Please write out the material that follows, exactly as it stands.

-*-*-

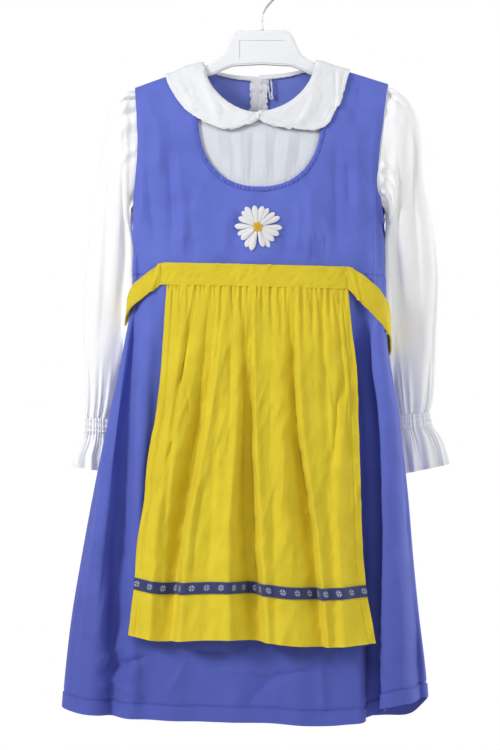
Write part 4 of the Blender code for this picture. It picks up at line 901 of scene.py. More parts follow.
def shell(
    name,
    look,
    nodes,
    points,
    lift=None,
    out=-CLOTH,
    thick=CLOTH,
    loop=False,
    facing=(0, -1, 0),
    level_rows=(),
    low=LOW,
    high=HIGH,
):
    """A thin cloth shell on a grid of points[row, column], lifted along its normals. It stands for the CAD
    nodes. Returns the object, the points of its outer face and their normals."""
    points = np.array(points, float)
    if loop:
        facing = points - points.mean(axis=1, keepdims=True)
    facing = np.asarray(facing, float)
    if lift is not None:
        points = points + grid_normals(points, loop, facing) * lift[..., None]
    normal = grid_normals(points, loop, facing)
    for row in level_rows:
        normal[row, :, 2] = 0
    normal = unit(normal)
    outer, inner = (np.clip(points + normal * step, low, high) for step in (out + thick, out))
    faces, uvs = shell_faces(points, loop)
    rows, columns = points.shape[:2]
    middle = (rows // 2) * columns + columns // 2
    near = outer.reshape(-1, 3)[[middle, middle + 1, middle + 1 + columns]]
    if np.cross(near[1] - near[0], near[2] - near[1]) @ normal.reshape(-1, 3)[middle] < 0:
        faces, uvs = faces[:, ::-1], uvs[:, ::-1]
    mesh = bpy.data.meshes.new(name)
    verts = np.concatenate([outer.reshape(-1, 3), inner.reshape(-1, 3)])
    mesh.from_pydata(verts.tolist(), [], faces.tolist())
    layer = mesh.uv_layers.new(name="UVMap")
    layer.data.foreach_set("uv", uvs.reshape(-1).astype(np.float32))
    return finish_piece(name, mesh, look, nodes), outer, normal


def sewn(name, look, points, lift=None, **form):
    """The cloth shell that stands for the CAD node of that name."""
    return shell(name + "_cloth", look, [name], points, lift, **form)


def measured(points, loop):
    """Lengths in metres along the rows (with the closing step of a loop) and down the columns."""
    if loop:
        points = np.concatenate([points, points[:, :1]], axis=1)
    step = np.linalg.norm(np.diff(points, axis=1), axis=2)
    across = np.concatenate([np.zeros((len(points), 1)), np.cumsum(step, axis=1)], axis=1)
    across -= across[:, -1:] / 2
    step = np.linalg.norm(np.diff(points, axis=0), axis=2)
    down = np.concatenate([np.zeros((1, points.shape[1])), np.cumsum(step, axis=0)])
    return across, down


def finish_piece(name, mesh, look, nodes=()):
    """Makes the object, with its material, fixed to the body. It hides the nodes it stands for."""
    material, slot = look
    piece = bpy.data.objects.new(name, mesh)
    bpy.context.scene.collection.objects.link(piece)
    mesh.materials.append(material)
    mesh.shade_smooth()
    mesh.set_sharp_from_angle(angle=math.radians(55))
    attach(piece, "root")
    if nodes:
        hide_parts(*nodes)
    return piece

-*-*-

== WORKED SOLUTION ==
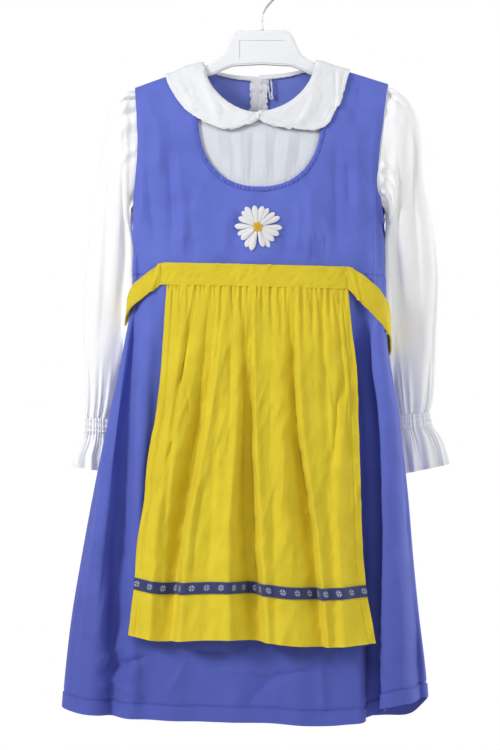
Write part 4 of the Blender code for this picture. It picks up at line 901 of scene.py. More parts follow.
def shell(
    name,
    look,
    nodes,
    points,
    lift=None,
    out=-CLOTH,
    thick=CLOTH,
    loop=False,
    facing=(0, -1, 0),
    level_rows=(),
    low=LOW,
    high=HIGH,
):
    """A thin cloth shell on a grid of points[row, column], lifted along its normals. It stands for the CAD
    nodes. Returns the object, the points of its outer face and their normals."""
    points = np.array(points, float)
    if loop:
        facing = points - points.mean(axis=1, keepdims=True)
    facing = np.asarray(facing, float)
    if lift is not None:
        points = points + grid_normals(points, loop, facing) * lift[..., None]
    normal = grid_normals(points, loop, facing)
    for row in level_rows:
        normal[row, :, 2] = 0
    normal = unit(normal)
    outer, inner = (np.clip(points + normal * step, low, high) for step in (out + thick, out))
    faces, uvs = shell_faces(points, loop)
    rows, columns = points.shape[:2]
    middle = (rows // 2) * columns + columns // 2
    near = outer.reshape(-1, 3)[[middle, middle + 1, middle + 1 + columns]]
    if np.cross(near[1] - near[0], near[2] - near[1]) @ normal.reshape(-1, 3)[middle] < 0:
        faces, uvs = faces[:, ::-1], uvs[:, ::-1]
    mesh = bpy.data.meshes.new(name)
    verts = np.concatenate([outer.reshape(-1, 3), inner.reshape(-1, 3)])
    mesh.from_pydata(verts.tolist(), [], faces.tolist())
    layer = mesh.uv_layers.new(name="UVMap")
    layer.data.foreach_set("uv", uvs.reshape(-1).astype(np.float32))
    return finish_piece(name, mesh, look, nodes), outer, normal


def sewn(name, look, points, lift=None, **form):
    """The cloth shell that stands for the CAD node of that name."""
    return shell(name + "_cloth", look, [name], points, lift, **form)


def measured(points, loop):
    """Lengths in metres along the rows (with the closing step of a loop) and down the columns."""
    if loop:
        points = np.concatenate([points, points[:, :1]], axis=1)
    step = np.linalg.norm(np.diff(points, axis=1), axis=2)
    across = np.concatenate([np.zeros((len(points), 1)), np.cumsum(step, axis=1)], axis=1)
    across -= across[:, -1:] / 2
    step = np.linalg.norm(np.diff(points, axis=0), axis=2)
    down = np.concatenate([np.zeros((1, points.shape[1])), np.cumsum(step, axis=0)])
    return across, down


def finish_piece(name, mesh, look, nodes=()):
    """Makes the object, with its material, fixed to the body. It hides the nodes it stands for."""
    material, slot = look
    piece = bpy.data.objects.new(name, mesh)
    bpy.context.scene.collection.objects.link(piece)
    mesh.materials.append(material)
    mesh.shade_smooth()
    mesh.set_sharp_from_angle(angle=math.radians(55))
    attach(piece, "root")
    if nodes:
        hide_parts(*nodes)
    return piece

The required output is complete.